• [What to produce] Set down the material below in full, matching it exactly.

• [Supplied information]
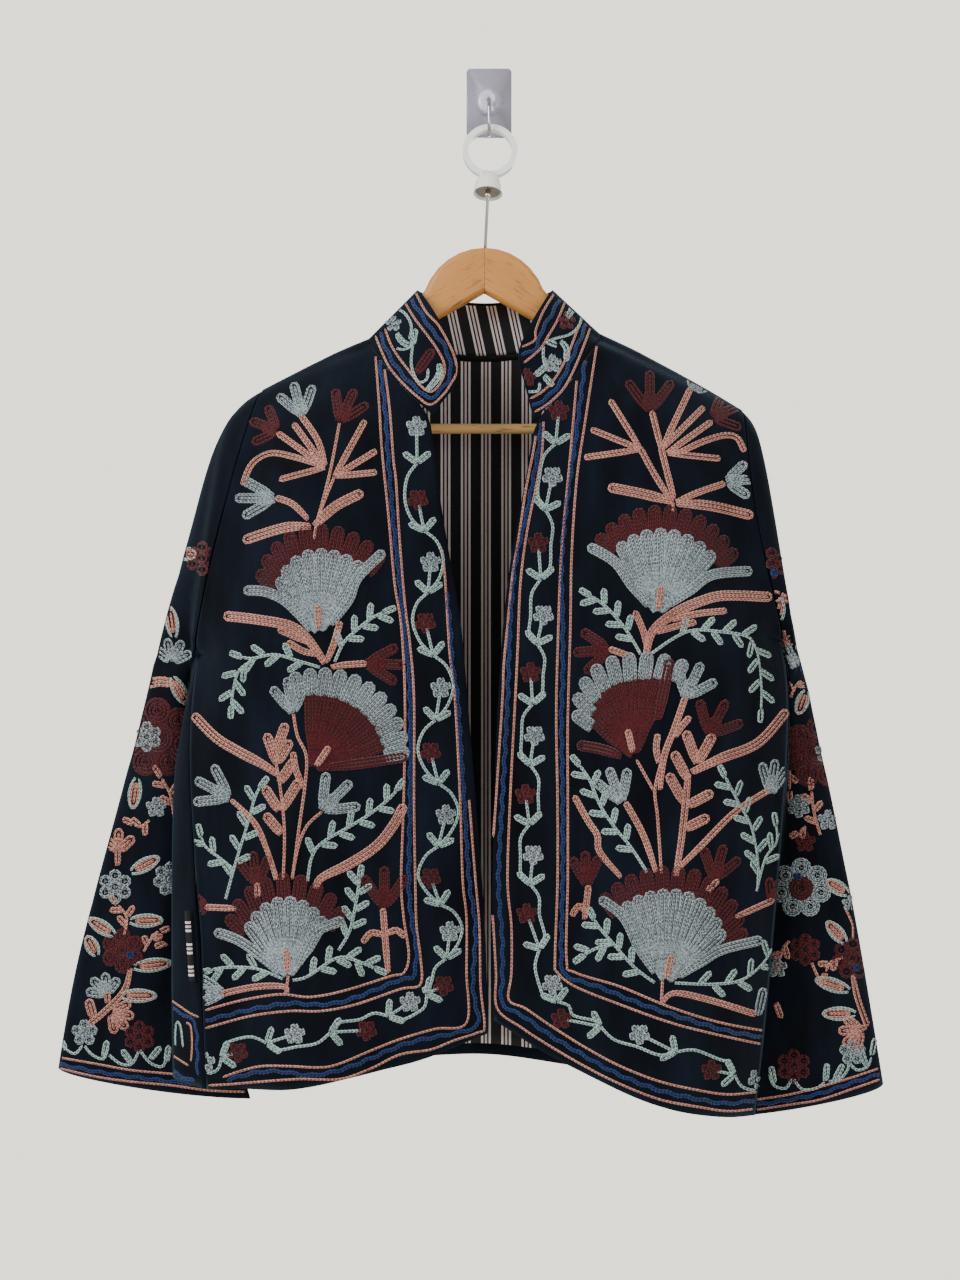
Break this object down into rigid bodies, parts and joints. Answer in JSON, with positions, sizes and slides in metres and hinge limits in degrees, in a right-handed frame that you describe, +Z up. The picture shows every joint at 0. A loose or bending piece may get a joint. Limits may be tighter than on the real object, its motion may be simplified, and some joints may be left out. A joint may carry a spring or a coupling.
{
  "type": "embroidered velvet jacket on a wooden hanger with its wall hook",
  "caption": "Open-fronted velvet jacket with chain-stitch flowers and striped lining, hanging on a wooden hanger from a clear stick-on wall hook.",
  "frame": {"origin": "middle of the hook plate's back face, where it sticks to the wall", "axes": "+Z up the wall; the wall is the plane Y = 0 and +Y goes into it; the jacket's front faces -Y; +X to the viewer's right, which is the wearer's left"},
  "size_m": [0.67, 0.1111, 0.868],
  "materials": {
    "velvet": "deep pile, near black navy, with chain-stitch embroidery",
    "stripe": "matt black cotton with groups of thin pale lines",
    "wood": "clear satin lacquer",
    "ring_white": "glossy enamel",
    "washer_metal": "worn grey brown",
    "pin_metal": "polished",
    "plate_clear": "clear, faintly violet",
    "hook_chrome": "polished"
  },
  "bodies": {
    "root": {"front_right": "velvet", "front_left": "velvet", "back": "velvet", "sleeve_right": "velvet", "sleeve_left": "velvet", "collar": "velvet", "lining_right": "stripe", "lining_left": "stripe", "lining_back": "stripe", "collar_lining": "stripe", "pocket_bag_right": "stripe", "hanger_arm_right": "wood", "hanger_arm_left": "wood", "hanger_bar": "wood", "hanger_ring": "ring_white", "hanger_washer": "washer_metal", "hanger_pin": "pin_metal", "wall_plate": "plate_clear", "wall_hook": "hook_chrome"}
  },
  "joints": []
}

• [Written solution]
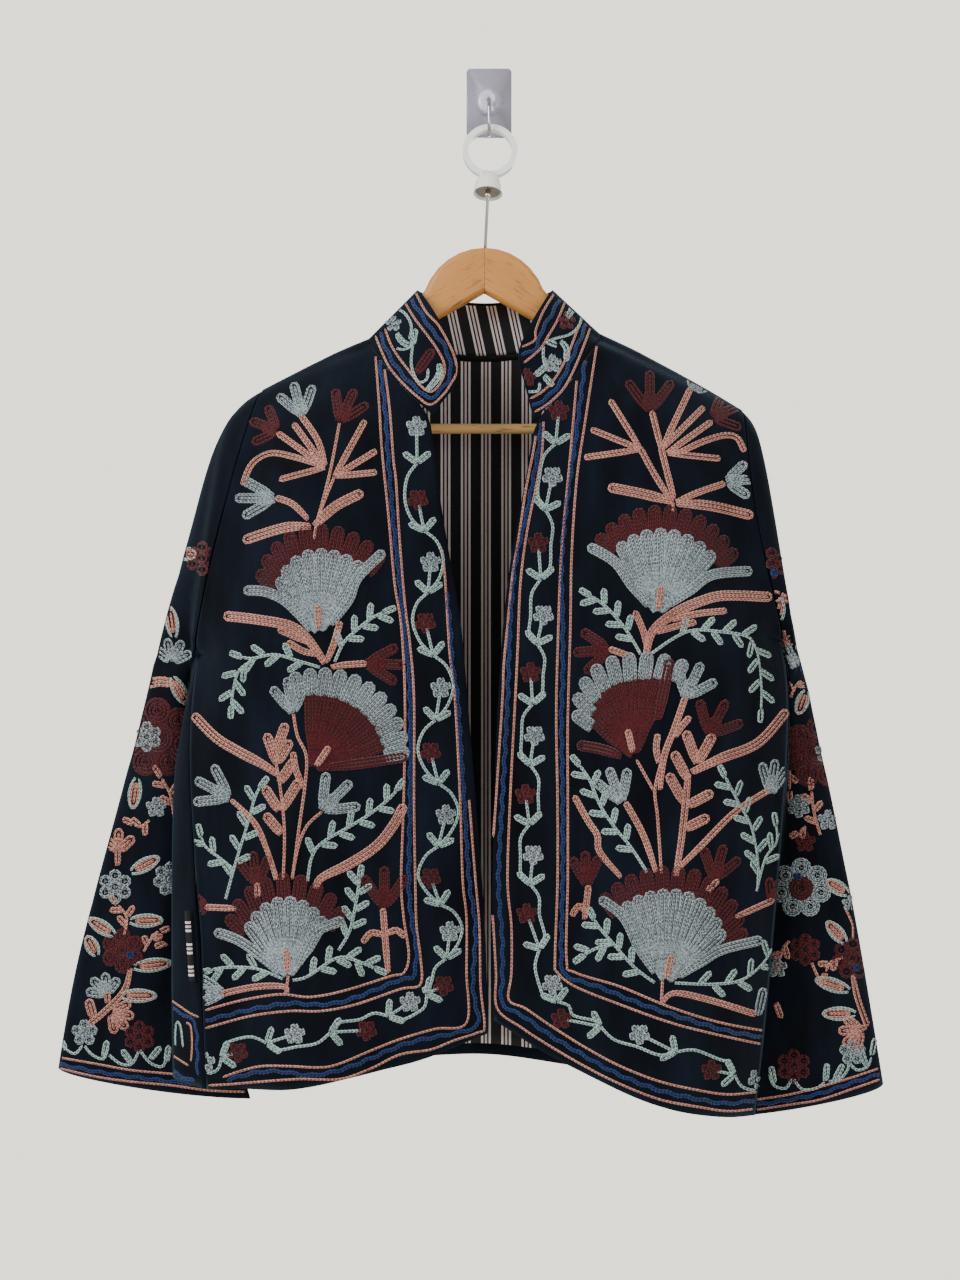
Break this object down into rigid bodies, parts and joints. Answer in JSON, with positions, sizes and slides in metres and hinge limits in degrees, in a right-handed frame that you describe, +Z up. The picture shows every joint at 0. A loose or bending piece may get a joint. Limits may be tighter than on the real object, its motion may be simplified, and some joints may be left out. A joint may carry a spring or a coupling.
{
  "type": "embroidered velvet jacket on a wooden hanger with its wall hook",
  "caption": "Open-fronted velvet jacket with chain-stitch flowers and striped lining, hanging on a wooden hanger from a clear stick-on wall hook.",
  "frame": {"origin": "middle of the hook plate's back face, where it sticks to the wall", "axes": "+Z up the wall; the wall is the plane Y = 0 and +Y goes into it; the jacket's front faces -Y; +X to the viewer's right, which is the wearer's left"},
  "size_m": [0.67, 0.1111, 0.868],
  "materials": {
    "velvet": "deep pile, near black navy, with chain-stitch embroidery",
    "stripe": "matt black cotton with groups of thin pale lines",
    "wood": "clear satin lacquer",
    "ring_white": "glossy enamel",
    "washer_metal": "worn grey brown",
    "pin_metal": "polished",
    "plate_clear": "clear, faintly violet",
    "hook_chrome": "polished"
  },
  "bodies": {
    "root": {"front_right": "velvet", "front_left": "velvet", "back": "velvet", "sleeve_right": "velvet", "sleeve_left": "velvet", "collar": "velvet", "lining_right": "stripe", "lining_left": "stripe", "lining_back": "stripe", "collar_lining": "stripe", "pocket_bag_right": "stripe", "hanger_arm_right": "wood", "hanger_arm_left": "wood", "hanger_bar": "wood", "hanger_ring": "ring_white", "hanger_washer": "washer_metal", "hanger_pin": "pin_metal", "wall_plate": "plate_clear", "wall_hook": "hook_chrome"}
  },
  "joints": []
}